* start *

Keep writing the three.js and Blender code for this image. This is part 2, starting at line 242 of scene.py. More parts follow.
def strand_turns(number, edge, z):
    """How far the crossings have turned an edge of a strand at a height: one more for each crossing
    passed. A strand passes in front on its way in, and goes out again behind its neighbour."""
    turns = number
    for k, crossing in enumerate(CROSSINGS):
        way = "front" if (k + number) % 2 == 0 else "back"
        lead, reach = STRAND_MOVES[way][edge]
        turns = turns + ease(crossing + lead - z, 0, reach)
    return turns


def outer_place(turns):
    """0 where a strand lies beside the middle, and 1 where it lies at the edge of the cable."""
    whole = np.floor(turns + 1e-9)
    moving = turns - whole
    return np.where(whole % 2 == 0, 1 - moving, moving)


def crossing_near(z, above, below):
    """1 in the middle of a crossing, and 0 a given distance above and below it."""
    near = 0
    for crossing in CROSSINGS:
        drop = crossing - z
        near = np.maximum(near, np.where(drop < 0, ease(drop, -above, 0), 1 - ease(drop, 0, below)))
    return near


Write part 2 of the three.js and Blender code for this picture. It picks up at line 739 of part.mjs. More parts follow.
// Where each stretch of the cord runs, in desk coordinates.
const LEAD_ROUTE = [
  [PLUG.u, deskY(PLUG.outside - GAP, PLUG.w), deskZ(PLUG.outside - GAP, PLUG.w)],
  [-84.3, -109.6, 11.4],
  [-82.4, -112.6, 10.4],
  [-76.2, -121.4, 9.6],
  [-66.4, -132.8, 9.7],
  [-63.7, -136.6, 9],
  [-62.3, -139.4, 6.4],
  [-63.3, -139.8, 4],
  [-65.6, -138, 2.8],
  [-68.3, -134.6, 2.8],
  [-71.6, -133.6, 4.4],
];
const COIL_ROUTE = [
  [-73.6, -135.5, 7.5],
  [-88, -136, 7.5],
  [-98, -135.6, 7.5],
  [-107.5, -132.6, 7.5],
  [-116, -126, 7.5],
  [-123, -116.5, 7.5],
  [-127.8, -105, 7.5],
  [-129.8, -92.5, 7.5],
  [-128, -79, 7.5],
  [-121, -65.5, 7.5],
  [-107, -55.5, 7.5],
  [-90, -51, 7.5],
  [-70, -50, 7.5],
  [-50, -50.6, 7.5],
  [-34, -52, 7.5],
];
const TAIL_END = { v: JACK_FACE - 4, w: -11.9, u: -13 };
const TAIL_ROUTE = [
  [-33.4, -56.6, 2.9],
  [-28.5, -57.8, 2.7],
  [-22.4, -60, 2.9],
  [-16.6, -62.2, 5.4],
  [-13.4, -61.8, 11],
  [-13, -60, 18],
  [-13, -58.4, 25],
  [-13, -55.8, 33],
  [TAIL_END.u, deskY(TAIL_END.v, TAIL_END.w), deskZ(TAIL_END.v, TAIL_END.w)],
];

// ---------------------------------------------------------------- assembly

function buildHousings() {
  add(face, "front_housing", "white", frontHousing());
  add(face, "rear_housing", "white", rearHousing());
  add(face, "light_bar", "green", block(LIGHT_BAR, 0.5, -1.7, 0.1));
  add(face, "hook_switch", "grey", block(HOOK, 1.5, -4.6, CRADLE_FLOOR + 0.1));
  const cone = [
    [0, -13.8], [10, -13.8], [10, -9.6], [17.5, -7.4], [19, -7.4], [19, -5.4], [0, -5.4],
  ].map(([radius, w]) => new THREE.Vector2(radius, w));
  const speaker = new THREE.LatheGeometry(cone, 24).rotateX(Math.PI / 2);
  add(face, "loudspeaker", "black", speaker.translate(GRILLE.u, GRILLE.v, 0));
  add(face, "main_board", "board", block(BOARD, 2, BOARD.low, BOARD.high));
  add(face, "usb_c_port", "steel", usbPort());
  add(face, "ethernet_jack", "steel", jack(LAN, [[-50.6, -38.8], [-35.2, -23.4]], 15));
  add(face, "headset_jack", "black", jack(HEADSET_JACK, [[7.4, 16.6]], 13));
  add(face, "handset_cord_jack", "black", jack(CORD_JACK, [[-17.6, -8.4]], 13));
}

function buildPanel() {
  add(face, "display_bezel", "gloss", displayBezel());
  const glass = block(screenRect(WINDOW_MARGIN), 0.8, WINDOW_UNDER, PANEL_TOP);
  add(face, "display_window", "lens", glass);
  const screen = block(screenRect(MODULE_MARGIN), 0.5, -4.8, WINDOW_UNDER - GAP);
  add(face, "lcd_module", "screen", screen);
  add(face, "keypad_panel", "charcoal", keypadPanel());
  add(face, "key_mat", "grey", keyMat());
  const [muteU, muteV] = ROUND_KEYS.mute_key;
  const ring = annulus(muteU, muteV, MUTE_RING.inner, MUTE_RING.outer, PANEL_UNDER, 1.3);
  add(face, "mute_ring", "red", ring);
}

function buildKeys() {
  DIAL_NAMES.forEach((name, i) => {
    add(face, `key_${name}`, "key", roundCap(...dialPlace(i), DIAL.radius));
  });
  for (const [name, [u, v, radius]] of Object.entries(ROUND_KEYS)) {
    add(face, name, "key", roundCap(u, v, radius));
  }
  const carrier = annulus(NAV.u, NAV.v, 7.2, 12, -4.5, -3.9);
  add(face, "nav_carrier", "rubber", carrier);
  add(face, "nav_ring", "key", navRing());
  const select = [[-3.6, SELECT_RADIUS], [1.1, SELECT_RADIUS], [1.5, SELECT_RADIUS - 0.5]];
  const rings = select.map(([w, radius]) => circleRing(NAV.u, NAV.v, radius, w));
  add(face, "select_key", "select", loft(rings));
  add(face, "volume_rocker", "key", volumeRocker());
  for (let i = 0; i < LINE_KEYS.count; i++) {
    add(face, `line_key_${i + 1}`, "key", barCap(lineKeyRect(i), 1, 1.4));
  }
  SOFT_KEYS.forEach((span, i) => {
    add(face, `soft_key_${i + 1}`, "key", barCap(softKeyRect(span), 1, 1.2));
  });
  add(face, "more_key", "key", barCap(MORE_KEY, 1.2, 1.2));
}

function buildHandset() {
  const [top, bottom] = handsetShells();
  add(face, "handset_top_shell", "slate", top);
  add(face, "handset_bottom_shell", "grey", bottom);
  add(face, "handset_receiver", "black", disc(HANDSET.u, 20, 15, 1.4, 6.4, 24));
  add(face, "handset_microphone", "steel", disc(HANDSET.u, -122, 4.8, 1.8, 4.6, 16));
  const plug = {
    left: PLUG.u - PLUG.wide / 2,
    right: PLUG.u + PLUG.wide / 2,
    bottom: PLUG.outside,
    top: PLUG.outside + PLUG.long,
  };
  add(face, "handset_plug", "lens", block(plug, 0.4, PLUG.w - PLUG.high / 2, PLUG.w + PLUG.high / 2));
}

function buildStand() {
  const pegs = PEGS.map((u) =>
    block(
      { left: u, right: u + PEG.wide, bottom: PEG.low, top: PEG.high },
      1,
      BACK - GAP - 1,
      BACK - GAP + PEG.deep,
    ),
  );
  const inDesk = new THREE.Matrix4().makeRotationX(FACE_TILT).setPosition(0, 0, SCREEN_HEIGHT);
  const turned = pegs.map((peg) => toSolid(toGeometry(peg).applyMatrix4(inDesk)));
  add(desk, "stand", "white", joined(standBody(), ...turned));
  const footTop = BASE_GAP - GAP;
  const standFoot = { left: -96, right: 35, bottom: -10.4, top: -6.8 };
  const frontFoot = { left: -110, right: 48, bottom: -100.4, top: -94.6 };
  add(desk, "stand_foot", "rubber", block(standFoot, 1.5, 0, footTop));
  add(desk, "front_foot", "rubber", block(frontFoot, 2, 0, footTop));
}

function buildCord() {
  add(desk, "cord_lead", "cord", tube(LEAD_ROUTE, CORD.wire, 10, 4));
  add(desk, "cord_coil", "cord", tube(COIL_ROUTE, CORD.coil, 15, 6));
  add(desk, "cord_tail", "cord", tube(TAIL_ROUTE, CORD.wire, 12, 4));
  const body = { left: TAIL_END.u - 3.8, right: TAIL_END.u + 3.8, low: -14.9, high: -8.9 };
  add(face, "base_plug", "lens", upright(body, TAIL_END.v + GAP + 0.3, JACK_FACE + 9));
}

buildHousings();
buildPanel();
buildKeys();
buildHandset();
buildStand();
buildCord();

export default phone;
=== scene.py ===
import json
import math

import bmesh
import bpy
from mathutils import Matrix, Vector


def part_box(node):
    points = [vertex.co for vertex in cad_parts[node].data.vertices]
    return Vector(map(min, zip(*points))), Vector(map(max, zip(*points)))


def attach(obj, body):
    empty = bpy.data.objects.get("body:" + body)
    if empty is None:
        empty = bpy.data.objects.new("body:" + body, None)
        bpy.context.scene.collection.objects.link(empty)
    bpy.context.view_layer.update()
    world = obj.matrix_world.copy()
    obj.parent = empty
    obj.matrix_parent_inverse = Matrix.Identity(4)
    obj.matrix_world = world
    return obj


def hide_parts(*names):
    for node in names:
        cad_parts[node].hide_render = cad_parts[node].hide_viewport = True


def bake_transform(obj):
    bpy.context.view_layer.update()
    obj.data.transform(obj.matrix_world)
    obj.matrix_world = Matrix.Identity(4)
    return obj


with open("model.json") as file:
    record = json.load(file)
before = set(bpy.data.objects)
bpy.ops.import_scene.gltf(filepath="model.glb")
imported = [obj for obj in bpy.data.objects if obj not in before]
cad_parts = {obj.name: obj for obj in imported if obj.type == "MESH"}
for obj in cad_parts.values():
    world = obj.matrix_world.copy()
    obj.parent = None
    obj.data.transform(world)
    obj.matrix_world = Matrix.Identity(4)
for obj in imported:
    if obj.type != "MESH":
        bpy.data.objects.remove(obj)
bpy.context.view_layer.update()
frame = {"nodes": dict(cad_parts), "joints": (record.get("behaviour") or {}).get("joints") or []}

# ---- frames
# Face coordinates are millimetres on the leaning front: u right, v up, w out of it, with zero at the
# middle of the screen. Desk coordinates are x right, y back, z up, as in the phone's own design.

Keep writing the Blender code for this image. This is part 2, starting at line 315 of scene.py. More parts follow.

* end *

# Task instructions:
The lines to quote run from the one containing "buildHousings();" to the one containing "before = set(bpy.data.objects)". Quote them exactly, with both of those lines, and nothing else.

# Answer in full:
buildHousings();
buildPanel();
buildKeys();
buildHandset();
buildStand();
buildCord();

export default phone;
=== scene.py ===
import json
import math

import bmesh
import bpy
from mathutils import Matrix, Vector


def part_box(node):
    points = [vertex.co for vertex in cad_parts[node].data.vertices]
    return Vector(map(min, zip(*points))), Vector(map(max, zip(*points)))


def attach(obj, body):
    empty = bpy.data.objects.get("body:" + body)
    if empty is None:
        empty = bpy.data.objects.new("body:" + body, None)
        bpy.context.scene.collection.objects.link(empty)
    bpy.context.view_layer.update()
    world = obj.matrix_world.copy()
    obj.parent = empty
    obj.matrix_parent_inverse = Matrix.Identity(4)
    obj.matrix_world = world
    return obj


def hide_parts(*names):
    for node in names:
        cad_parts[node].hide_render = cad_parts[node].hide_viewport = True


def bake_transform(obj):
    bpy.context.view_layer.update()
    obj.data.transform(obj.matrix_world)
    obj.matrix_world = Matrix.Identity(4)
    return obj


with open("model.json") as file:
    record = json.load(file)
before = set(bpy.data.objects)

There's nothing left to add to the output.